Der Iran akzeptiert das Angebotpaket der 5+1-Mächte und trägt maßgeblich zur Entspannung bei. Der Iran spielt weiterhin auf Zeit und hält Vorträge über Kultur und Zivilisation. Es werden schnellst möglich und bedingt durch das Verhalten Russlands und Chinas schärfere Sanktionen folgen. Sie werden tödlich für den Iran sein, sollten sie den Energiesektor tangieren. Bringt das alles nichts, dann kann man schon heute die Worte des israelischen Vizeministerpräsidenten Schaul Mofas ernst nehmen. Der Ex-Verteidigungsminister hatte Anfang Juni beteuert, dass Sanktionen nichts gebracht hätten, so dass man den Iran nun angreifen müsse.

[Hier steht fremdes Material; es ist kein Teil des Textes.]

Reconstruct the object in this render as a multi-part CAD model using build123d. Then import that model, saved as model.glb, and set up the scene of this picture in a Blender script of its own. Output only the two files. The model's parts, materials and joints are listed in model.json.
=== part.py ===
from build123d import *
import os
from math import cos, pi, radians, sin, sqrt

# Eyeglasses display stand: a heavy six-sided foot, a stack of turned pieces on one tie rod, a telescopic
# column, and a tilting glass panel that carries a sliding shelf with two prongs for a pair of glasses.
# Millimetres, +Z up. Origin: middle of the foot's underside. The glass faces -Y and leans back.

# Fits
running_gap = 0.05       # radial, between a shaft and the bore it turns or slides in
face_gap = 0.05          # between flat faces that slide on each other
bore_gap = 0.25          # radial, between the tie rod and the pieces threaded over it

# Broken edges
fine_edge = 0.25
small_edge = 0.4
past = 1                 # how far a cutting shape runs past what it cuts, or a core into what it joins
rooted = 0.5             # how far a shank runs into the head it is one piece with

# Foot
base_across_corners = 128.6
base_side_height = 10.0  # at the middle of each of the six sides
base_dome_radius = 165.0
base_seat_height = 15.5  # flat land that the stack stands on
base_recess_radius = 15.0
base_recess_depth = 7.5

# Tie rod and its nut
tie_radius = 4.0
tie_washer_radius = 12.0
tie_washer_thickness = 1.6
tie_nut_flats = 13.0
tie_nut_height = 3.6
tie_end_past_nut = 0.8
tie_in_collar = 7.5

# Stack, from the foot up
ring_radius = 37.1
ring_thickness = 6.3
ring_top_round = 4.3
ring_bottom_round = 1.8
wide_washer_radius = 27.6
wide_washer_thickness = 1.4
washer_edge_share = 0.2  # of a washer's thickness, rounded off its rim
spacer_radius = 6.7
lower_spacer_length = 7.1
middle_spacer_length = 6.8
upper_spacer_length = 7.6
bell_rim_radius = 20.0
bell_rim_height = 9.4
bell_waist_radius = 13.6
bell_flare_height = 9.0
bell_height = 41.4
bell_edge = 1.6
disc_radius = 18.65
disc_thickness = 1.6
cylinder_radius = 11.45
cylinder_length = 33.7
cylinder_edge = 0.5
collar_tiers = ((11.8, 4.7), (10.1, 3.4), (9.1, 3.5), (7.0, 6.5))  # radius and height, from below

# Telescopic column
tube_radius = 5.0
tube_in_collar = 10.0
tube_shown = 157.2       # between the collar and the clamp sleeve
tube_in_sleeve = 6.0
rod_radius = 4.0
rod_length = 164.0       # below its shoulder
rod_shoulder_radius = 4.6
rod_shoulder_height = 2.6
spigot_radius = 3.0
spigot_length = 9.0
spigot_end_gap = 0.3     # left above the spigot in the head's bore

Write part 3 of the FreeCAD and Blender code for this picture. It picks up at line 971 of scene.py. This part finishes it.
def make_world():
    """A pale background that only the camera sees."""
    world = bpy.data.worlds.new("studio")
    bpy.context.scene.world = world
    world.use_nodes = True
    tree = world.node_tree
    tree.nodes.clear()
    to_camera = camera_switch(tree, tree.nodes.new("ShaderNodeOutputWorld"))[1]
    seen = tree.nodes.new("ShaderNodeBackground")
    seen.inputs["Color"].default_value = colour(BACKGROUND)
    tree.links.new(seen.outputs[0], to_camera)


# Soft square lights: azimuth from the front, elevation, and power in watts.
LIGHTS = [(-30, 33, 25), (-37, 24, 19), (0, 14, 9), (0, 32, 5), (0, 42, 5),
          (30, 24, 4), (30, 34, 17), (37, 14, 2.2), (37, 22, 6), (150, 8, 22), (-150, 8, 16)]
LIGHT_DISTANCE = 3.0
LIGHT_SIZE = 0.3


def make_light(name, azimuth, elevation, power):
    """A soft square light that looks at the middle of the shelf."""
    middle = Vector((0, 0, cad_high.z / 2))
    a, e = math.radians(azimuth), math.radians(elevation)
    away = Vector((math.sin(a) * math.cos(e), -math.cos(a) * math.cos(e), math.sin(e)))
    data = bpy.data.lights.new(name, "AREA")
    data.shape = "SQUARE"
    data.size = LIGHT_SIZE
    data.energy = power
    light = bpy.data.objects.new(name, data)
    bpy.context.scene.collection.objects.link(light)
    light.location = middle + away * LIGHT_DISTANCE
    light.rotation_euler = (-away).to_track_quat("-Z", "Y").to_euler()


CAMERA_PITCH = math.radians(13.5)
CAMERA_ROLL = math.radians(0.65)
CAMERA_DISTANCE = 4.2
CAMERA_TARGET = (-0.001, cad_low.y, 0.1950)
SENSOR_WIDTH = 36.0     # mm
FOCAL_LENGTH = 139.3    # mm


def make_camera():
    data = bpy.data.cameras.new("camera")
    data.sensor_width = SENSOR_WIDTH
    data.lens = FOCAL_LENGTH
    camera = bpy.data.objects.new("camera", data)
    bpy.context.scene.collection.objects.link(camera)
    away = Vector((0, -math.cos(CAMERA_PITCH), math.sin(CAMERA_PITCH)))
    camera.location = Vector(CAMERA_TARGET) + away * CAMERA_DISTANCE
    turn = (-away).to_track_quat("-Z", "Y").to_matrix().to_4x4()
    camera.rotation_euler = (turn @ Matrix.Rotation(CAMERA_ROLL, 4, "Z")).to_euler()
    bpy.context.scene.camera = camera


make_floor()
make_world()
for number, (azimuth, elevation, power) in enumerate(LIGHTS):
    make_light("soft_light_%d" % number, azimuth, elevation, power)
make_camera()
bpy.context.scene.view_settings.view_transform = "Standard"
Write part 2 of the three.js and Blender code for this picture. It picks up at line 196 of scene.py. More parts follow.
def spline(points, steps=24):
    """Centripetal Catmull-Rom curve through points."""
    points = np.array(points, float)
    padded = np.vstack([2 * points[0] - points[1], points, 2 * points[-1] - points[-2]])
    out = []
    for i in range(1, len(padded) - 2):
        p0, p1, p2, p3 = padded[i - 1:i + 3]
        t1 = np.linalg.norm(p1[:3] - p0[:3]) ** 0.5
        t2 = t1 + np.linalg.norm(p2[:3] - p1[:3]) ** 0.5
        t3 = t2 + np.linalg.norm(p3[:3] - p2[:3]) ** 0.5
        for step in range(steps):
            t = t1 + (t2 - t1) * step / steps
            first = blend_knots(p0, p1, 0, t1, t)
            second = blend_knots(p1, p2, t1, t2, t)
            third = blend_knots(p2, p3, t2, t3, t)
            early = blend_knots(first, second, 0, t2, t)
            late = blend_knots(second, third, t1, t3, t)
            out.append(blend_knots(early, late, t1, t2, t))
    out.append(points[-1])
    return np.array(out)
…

In Teheran haben die Reformer diesbezüglich resigniert. Sie wissen um ihre Machtlosigkeit. Die Quintessenz zweier führender Reformer, Abbas Abdi und Said Hadscharian, besteht in der Feststellung, dass die gegenwärtige Lage so ist, wie sie ist. Keiner kann das ändern außer den Mächtigen. Und diese scheinen dazu weder bereit noch fähig zu sein. Man müsse abwarten. Vielleicht taucht eine Hand aus dem Verborgenen auf und rettet das Land. Die Reformer spekulieren auf die nächsten Präsidentschaftswahlen im Sommer 2009. Doch dann könnte es sehr spät sein, zu spät. Irans einzige Chance in Anbetracht der gegenwärtigen Konstellationen scheint die Annahme des Angebots des Westens zu sein. Die letzte Chance, bevor jegliche Manövrierfähigkeit und jegliches Punkten in diesem Spiel mit dem Feuer verloren gehen.